L’eurodéputé luxembourgeois Charles Goerens, qui représentait le groupe ALDE, a exprimé sa satisfaction de retrouver les priorités de son groupe politique dans celles de la Présidence luxembourgeoise, notamment la promotion de la croissance, la mise en œuvre du marché unique numérique, et l’obligation de réussite en matière de lutte contre le changement climatique et la conférence sur le financement du développement d’Addis-Abeba. A ses yeux, la Présidence luxembourgeoise se déroulera dans un contexte "différent", car "on est devenus moins nombreux à défendre le projet Europe". "Ce dont nous avons besoin […], c’est d’une volonté inébranlable de préserver l’essentiel – ce lien entre les nations, entre les citoyens qui vivent dans nos nations, ayant le courage et la détermination de défendre nos libertés", a-t-il poursuivi. Il a souligné la nécessité d’accueillir les réfugiés, indiquant que "c’est sur l’irréductibilité de la dignité humaine que repose le projet européen", et non "sur des approches malthusiennes".
La Présidence luxembourgeoise devra "gérer toutes sortes de problèmes qui frappent actuellement les peuples européens", a expliqué l’eurodéputé Neoclis Sylikiotis (GUE/NGL). Il estime que l’Europe a besoin de solidarité, d’une politique progressive de croissance, d’emploi, et de justice sociale, et non "de politiques néolibérales d’austérité stricte qui enfoncent dans la crise et paupérisent des peuples entiers". Pour ce qui est de la migration, Neoclis Sylikiotis a souligné l’importance d’une répartition équitable de la charge entre Etats membres en fonction de leur PIB et de la taille de leur population.
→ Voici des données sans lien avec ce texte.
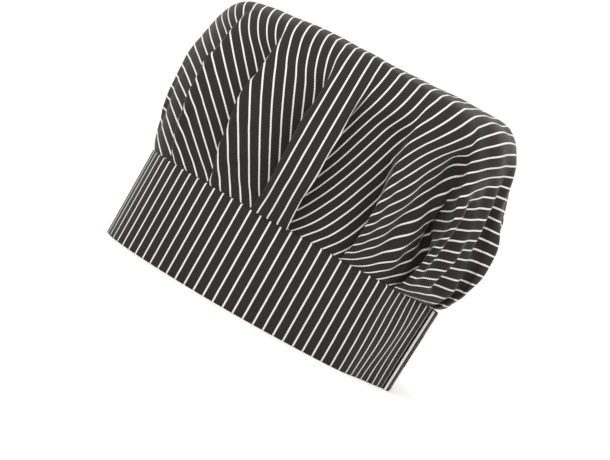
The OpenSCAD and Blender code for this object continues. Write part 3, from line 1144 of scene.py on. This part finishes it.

Pour l’eurodéputé luxembourgeois Claude Turmes, qui faisait entendre la voix du groupe des Verts/ALE, la Présidence luxembourgeoise aura lieu à un moment essentiel pour l’Europe. Le Luxembourg devra selon lui jouer un rôle de médiateur pour parvenir à construire des ponts. A ses yeux, quatre priorités seront fondamentales au cours des six prochains mois : le climat, les réfugiés, une politique fiscale équitable et la question de la Grèce. Pour ce qui est du climat, Claude Turmes a souligné la nécessité de trouver un accord lors de la conférence climatique de Paris. "Soit nous respectons ses limites, soit la nature va déraper, comme l’ont récemment démontré les canicules en Inde, au Pakistan et en Europe", a-t-il dit.